Since we’re self employed, I was able to pick our insurance, and after much research, I chose the plan that was most likely to offer coverage for out of state in this scenario.  As soon as Zane came home, I started working on getting Boston approved for coverage.  That was 16 months ago.  SIXTEEN MONTHS.

I hit wall after wall.  The first thing I knew to ask for was a specific agent to work with throughout the process.  It gets messy having to explain the parts or all of the situation over and over.  Each person just assumed I was a crazy mom who insisted on taking my kid several states away when I could just go to the local childrens hospital.

But even though it was a written law that they must provide someone to handle our case, it wasn’t provided.  I was considered crazy and over the top for asking.  Each person I talked to acted like I was speaking another language, and then finally suggested a _______ (fill in the blank), the new term they gave me for what job title I was looking for.  Except each person gave me a different job title to ask for.  One person tried to get me a counseling appointment with a local mental health counselor.  Honey, I do need that after talking to insurance for 6 hours straight, but that’s not my focus at this moment.  She wasn’t trying to be mean, that’s literally what she thought I was asking for. 🙁  Or maybe she was trying to be mean.  I’m not sure anymore.

The bills started rolling in.  Our medical bills quickly climbed to $50,000 after insurance paid.  We persisted.  Our lawyer got involved (it was the same lawyer from whom we’d sought form i-601A provisional waiver professional help).  Our congressman got involved.  We finally got a direct line and a person to talk to.  Well… a person to leave a voicemail with.  But it was something.
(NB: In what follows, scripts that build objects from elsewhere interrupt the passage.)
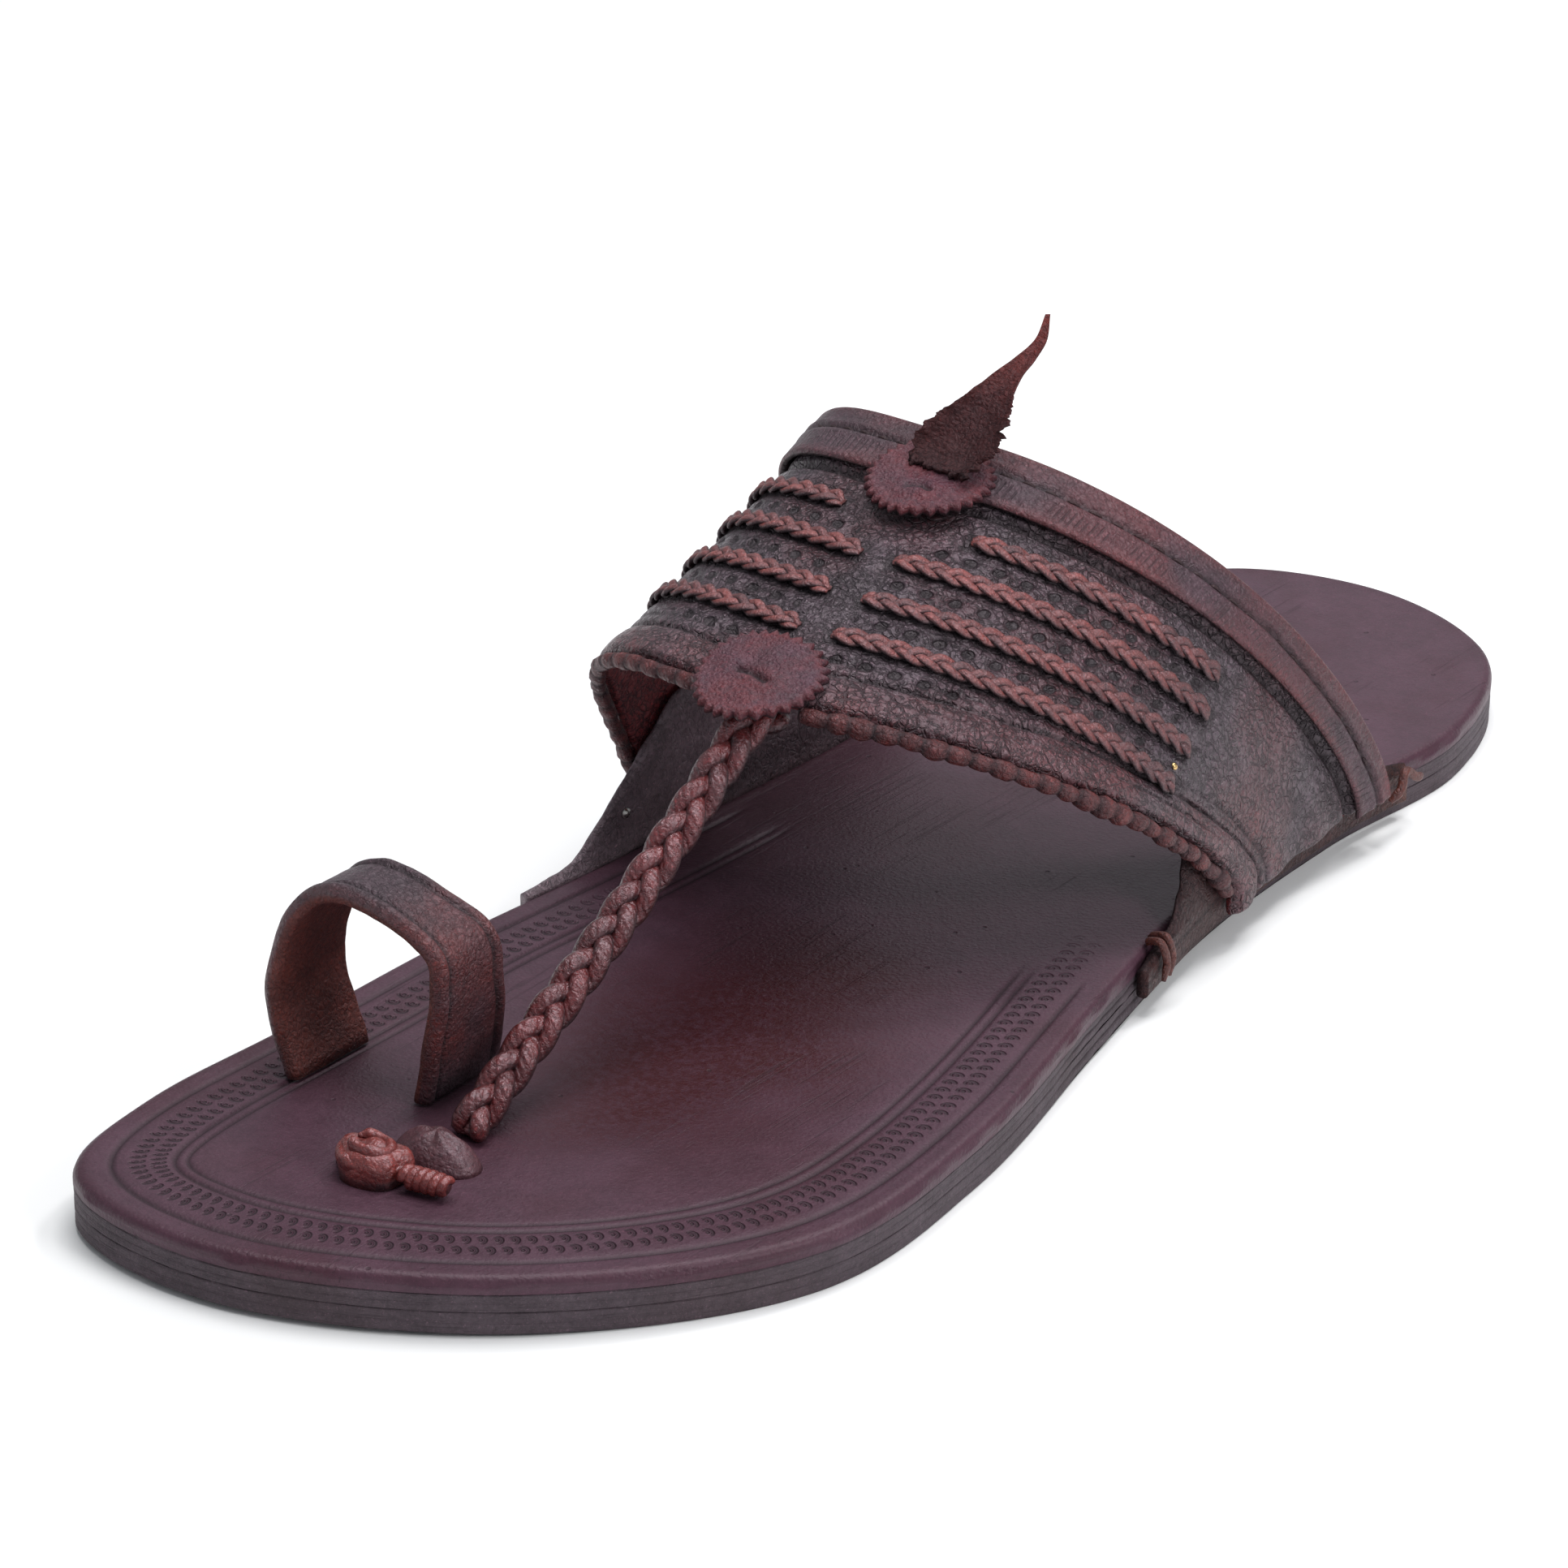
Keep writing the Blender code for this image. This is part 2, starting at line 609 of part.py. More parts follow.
def make_coil():
    """The knot's coiled end, lying on the footbed."""
    across, along = COIL_PLACE[0] * BALL_WIDTH, COIL_PLACE[1] * LENGTH
    middle = Vector((across, along, footbed_top(along) + FIT_GAP + COIL_RADIUS))
    axis = Vector((1, 0.2, 0)).normalized()
    side = Vector((0, 0, 1)).cross(axis)

    def place(angle, share):
        pinch = (1 - math.cos(2 * math.pi * COIL_TURNS * share)) / 2
        radius = COIL_RADIUS * (1 - 2 * COIL_BEAD * pinch)
        spot = middle + axis * (share - 0.5) * COIL_LENGTH
        return spot + (side * math.cos(angle) + Vector((0, 0, 1)) * math.sin(angle)) * radius

    loft("knot_coil", 10, 2 * COIL_TURNS, place, "trim")


def make_loop():
    """The big toe's loop, one strap that stands on the footbed."""
    seat = footbed_top(LOOP_ROWS[0][3] * LENGTH) + FIT_GAP

    def section(share):
        across, height, back, front = on_curve(LOOP_ROWS, share)
        return np.array([across * BALL_WIDTH, height * LOOP_HEIGHT, back * LENGTH, front * LENGTH])

    def place(along, across, layer):
        here = section(along)
        run = section(min(along + 0.01, 1.0)) - section(max(along - 0.01, 0.0))
        out = Vector((run[1], 0, -run[0])).normalized()
        if along in (0, 1):
            out = Vector((1 if along == 0 else -1, 0, 0))
        spot = Vector((here[0], here[2] + (here[3] - here[2]) * across, seat + here[1]))
        return spot - out * LOOP_WALL * (1 - layer)

    slab("toe_loop", 26, 3, place, "strap")


def build():
    """All the pieces of the sandal, in an emptied scene."""
    for item in list(bpy.data.objects):
        bpy.data.objects.remove(item, do_unlink=True)
    make_sole()
    make_band()
    make_collar()
    for side in ("outer", "inner"):
        make_ear(side)
        make_roll(side)
        for number, row in enumerate(BRAID_ROWS, 1):
            make_braid(side, number, row)
    make_rosette("rosette_front", FRONT_ROSETTE_RADIUS, FRONT_ROSETTE_SHARE, FIT_GAP)
    make_rosette("rosette_rear", REAR_ROSETTE_RADIUS, REAR_ROSETTE_SHARE, REAR_ROSETTE_LIFT)
    make_leaf()
    make_cord()
    make_loop()
    dome("root_mound", MOUND_PLACE, MOUND_SIZE, 0, "strap")
    dome("toe_knot", KNOT_PLACE, KNOT_SIZE, KNOT_LUMPS, "trim")
    make_coil()


build()
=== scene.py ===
"""The looks of the left kolhapuri sandal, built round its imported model.

Metres, +Z up, toe towards +Y, the big toe's side at +X. The sizes and the forms of the sole, band,
loop and cord are those of the part's own source, worked out here with finer steps.
"""

import math
from functools import lru_cache

import bmesh
import bpy
import numpy as np
from mathutils import Matrix, Vector, noise


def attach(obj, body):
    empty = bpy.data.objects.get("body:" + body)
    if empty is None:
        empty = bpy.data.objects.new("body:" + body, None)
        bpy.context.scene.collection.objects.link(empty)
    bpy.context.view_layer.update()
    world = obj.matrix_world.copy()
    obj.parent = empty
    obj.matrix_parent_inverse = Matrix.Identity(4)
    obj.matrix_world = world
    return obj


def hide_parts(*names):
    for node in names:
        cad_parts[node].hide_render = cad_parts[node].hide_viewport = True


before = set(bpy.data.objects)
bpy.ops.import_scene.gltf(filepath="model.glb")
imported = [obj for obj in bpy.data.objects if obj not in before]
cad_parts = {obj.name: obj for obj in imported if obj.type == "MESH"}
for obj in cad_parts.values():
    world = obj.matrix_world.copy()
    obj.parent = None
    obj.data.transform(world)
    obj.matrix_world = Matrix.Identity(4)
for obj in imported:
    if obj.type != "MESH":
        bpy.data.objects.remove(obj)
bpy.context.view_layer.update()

MM = 0.001

# Sole
LENGTH = 284 * MM
BALL_WIDTH = 97 * MM
FOOTBED_THICK = 2.6 * MM
MIDSOLE_THICK = 2.2 * MM
OUTSOLE_THICK = 3.3 * MM
FIT_GAP = 0.3 * MM
SOLE_HEIGHT = OUTSOLE_THICK + MIDSOLE_THICK + FOOTBED_THICK + 2 * FIT_GAP
TOE_SPRING = 0.9 * MM
ARCH_RISE = 0.8 * MM
TOE_SPRING_START = 0.33
ARCH_HEEL_END = -0.24
ARCH_BALL_END = 0.13
SOLE_OUTLINE = (
    # across as a share of the ball's width, along as a share of the length
    (0.072, -0.500),
    (0.350, -0.466),
    (0.440, -0.368),
    (0.443, -0.238),
    (0.426, -0.097),
    (0.443, 0.044),
    (0.474, 0.178),
    (0.476, 0.301),
    (0.477, 0.410),
    (0.392, 0.4895),
    (0.078, 0.4955),
    (-0.268, 0.428),
    (-0.514, 0.308),
    (-0.516, 0.178),
    (-0.423, 0.033),
    (-0.335, -0.118),
    (-0.310, -0.245),
    (-0.326, -0.364),
    (-0.206, -0.462),
)
OUTLINE_POINTS = 560
OUTLINE_RUN = 670.0  # length of the sole's edge in millimetres, for the marks along it
CURVE_STEPS = 160

# Tooled border of the footbed: distances from the sole's edge, and where it starts and ends round it
GROOVES = (
    # distance from the edge, half width, depth
    (4.2 * MM, 0.45 * MM, 0.34 * MM),
    (12.2 * MM, 0.42 * MM, 0.30 * MM),
    (14.0 * MM, 0.38 * MM, 0.24 * MM),
)
BORDER_START = 0.235
BORDER_END = 0.745
STAMPS_START = 0.30
STAMPS_END = 0.765
STAMP_PITCH = 2.5  # in millimetres, as the marks are
STAMP_BAND = (5.9, 11.3)

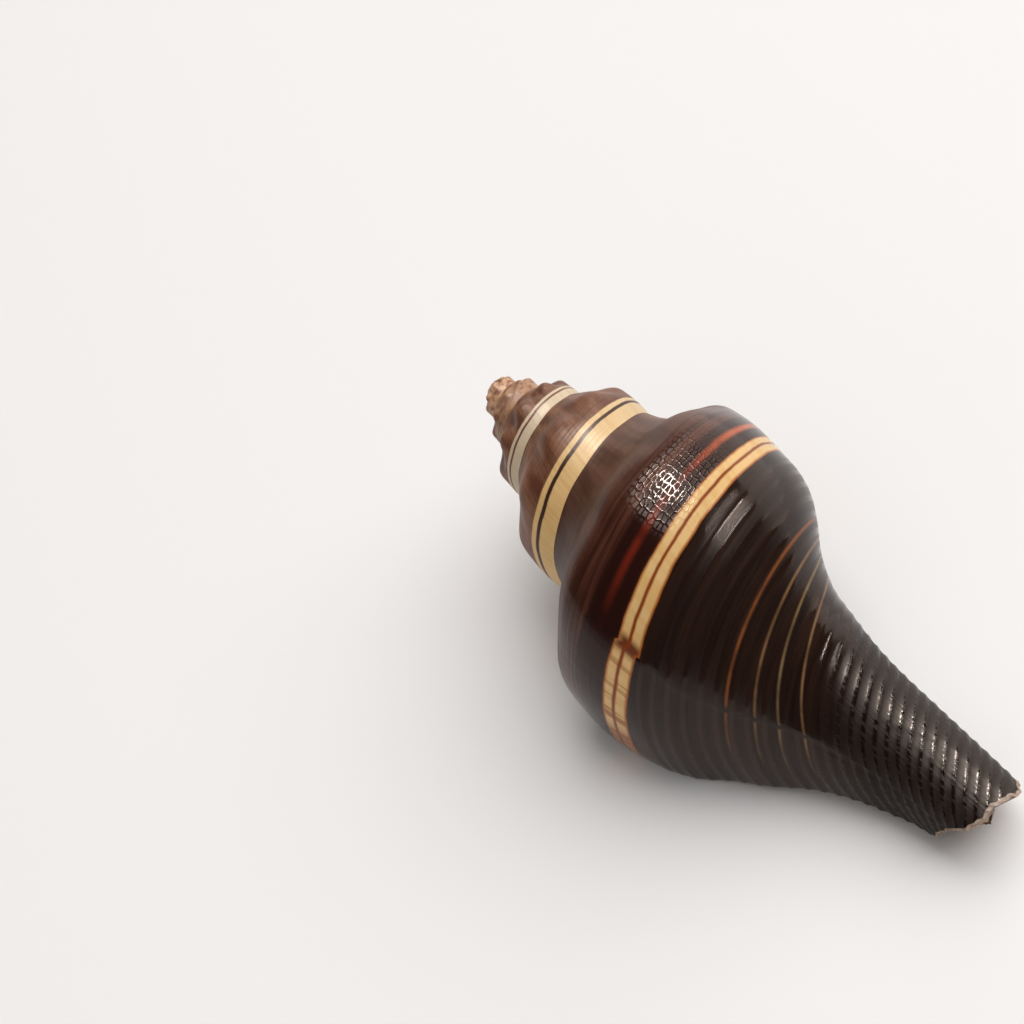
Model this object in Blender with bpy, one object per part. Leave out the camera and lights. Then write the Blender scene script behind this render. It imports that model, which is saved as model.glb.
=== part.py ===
"""A pugilina shell, a right-handed sea snail shell, as one hollow solid.

Lengths are metres, +Z is up and the shell lies at rest on the plane z = 0.
The shell's own frame has its axis along Z with the apex at the top, at the origin.  A place on
the shell is given by its growth angle (0 at the middle of the back, growing towards the lip), its
radius from the axis and its depth below the apex.
"""
import math

import bpy
import numpy as np
from mathutils import Euler, Matrix, Vector

# Driving dimensions, in millimetres, of a shell whose growth is 1 at angle 0
MM = 0.001
TURN = 2.0 * math.pi
LIP_ANGLE = math.radians(99.0)
GROWTH_PER_TURN = 1.757
SPIRE_SLOWING = 0.00094
SUTURE_RADIUS = 25.1
SUTURE_DEPTH = 64.2
SPIRE_ORIGIN = -7.1
CANAL_END_DEPTH = 108.0
CANAL_END_SLANT = 2.0
CANAL_END_REACH = 3.5
CANAL_END_CHIPS = 0.5
CHIPS_PER_TURN = 5
CANAL_RADIUS = 7.9
CANAL_RADIUS_AT_LIP = 7.2
CANAL_ROUNDING = 0.42 * TURN
CANAL_TAPER = 0.1
COLUMELLA_RADIUS = 2.9
WALL = 1.9
LIP_WALL = 1.1

# The worn apex: a rounded nub that closes faster than the rest of the spire
APEX_ANGLE = -4.0 * TURN
APEX_GROWTH_PER_TURN = 1.9
APEX_TURNS = 1.2
APEX_NARROWING = 0.12
APEX_BULGE = 0.15

# Shoulder knobs: low on the last whorl, strong on the spire
KNOBS_PER_TURN = 9
KNOB_HEIGHT_BODY = 0.018
KNOB_HEIGHT_SPIRE = 0.06
KNOB_PLACE = 0.42
KNOB_WIDTH = 0.20
SUTURE_WAVE = 0.12

# A whorl between two sutures, as (fraction of the way down, height over the straight line):
# the last whorl's shoulder is hollow above, the spire's whorls are evenly rounded
BODY_OUTLINE = ((0.0, 0.0), (0.11, -0.002), (0.24, 0.03), (0.355, 0.112), (0.48, 0.171),
                (0.63, 0.160), (0.79, 0.108), (0.92, 0.043), (1.0, 0.0))
SPIRE_OUTLINE = ((0.0, 0.0), (0.11, 0.040), (0.24, 0.095), (0.355, 0.138), (0.48, 0.163),
                 (0.63, 0.155), (0.79, 0.108), (0.92, 0.043), (1.0, 0.0))

# The base below the band, as (depth below it, share of its radius): at the back in mm of a shell
# of growth 1, and at the lip, where the base is drawn in, in true mm
BASE_OUTLINE_BACK = ((0.0, 1.0), (4.5, 0.972), (9.0, 0.90), (13.0, 0.785), (17.0, 0.64), (22.5, 0.51),
                     (28.5, 0.445), (35.0, 0.38), (45.0, 0.29), (60.0, 0.15), (80.0, 0.0))
BASE_OUTLINE_LIP = ((0.0, 1.0), (4.6, 0.915), (9.0, 0.79), (13.6, 0.68), (20.0, 0.505), (25.0, 0.405),
                    (31.0, 0.315), (36.0, 0.24), (41.0, 0.18))
BAND_DRAWN_IN = 0.08
CANAL_BLEND = 1.6

# Spiral cords on the canal
CORD_COUNT = 13
CORD_HEIGHT = 0.25
CORDS_START = 0.42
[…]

SIX MORE MONTHS later, we finally got through all the red tape, the lies, and our insurance company agreed to pay for Zane’s surgery at the in-network rate, which saved us $21,500.

I don’t say all this to smear the insurance company’s name (which is why I’m not sharing it).  I say it so that if you’re dealing with this, know that victory can come.  It’s not hopeless.

Many times I wondered if I should have just accepted the original payment from insurance and spent my time getting a second job to cover the $21,500.  Surely I could have made that much by now if I had spent all that time working instead of on the phone with insurance! I would like to thank Stephen Babcock who helped us understand the law and pushed the insurance agency to pay the money for Zane’s surgery.

God is so faithful.  But perhaps the hardest part of it all was knowing that God’s faithfulness didn’t mean that insurance would do what we asked.  It didn’t mean that insurance would do what was right.  It didn’t even mean that Zane would survive surgery.  Sometimes His answer is no, and sometimes His answer is wait, and other times His answer is that He’ll provide in another way.

After I got the call from our insurance that they had made a decision favorable to us, I thought I’d feel a huge wave of relief, get up and dance, or scream at the top of my lungs.  I didn’t do any of that.  I honestly didn’t feel any different.

I was surprised at my reaction, but I also love it.  We truly have been forced to rely on God through all of this.  It was easy at first because we knew absolutely that He had asked us to adopt Zane.  So if He gives us this task, then He will certainly provide everything we need for the task.  We had already learned our lesson, and had already had to have the faith.  We weren’t worried about the money because although we didn’t want to deal with it, we knew that God would provide in miraculous ways.  And indeed, He has!

But if I’m being honest, around the 12 month mark, I was wearing down.  I was frustrated.  I just wanted it to be over.

Which is soooo petty when you compare it to other difficult things in life.

But here we are.  This part of the journey is over.  There are two more surgeries that need to be done, which means we may face this journey two more times.  This time we have a different insurance company, so we are starting from the very beginning all over again.

God is good.  God is faithful.  Even if the answer is no. Even if He provides in a way we don’t want.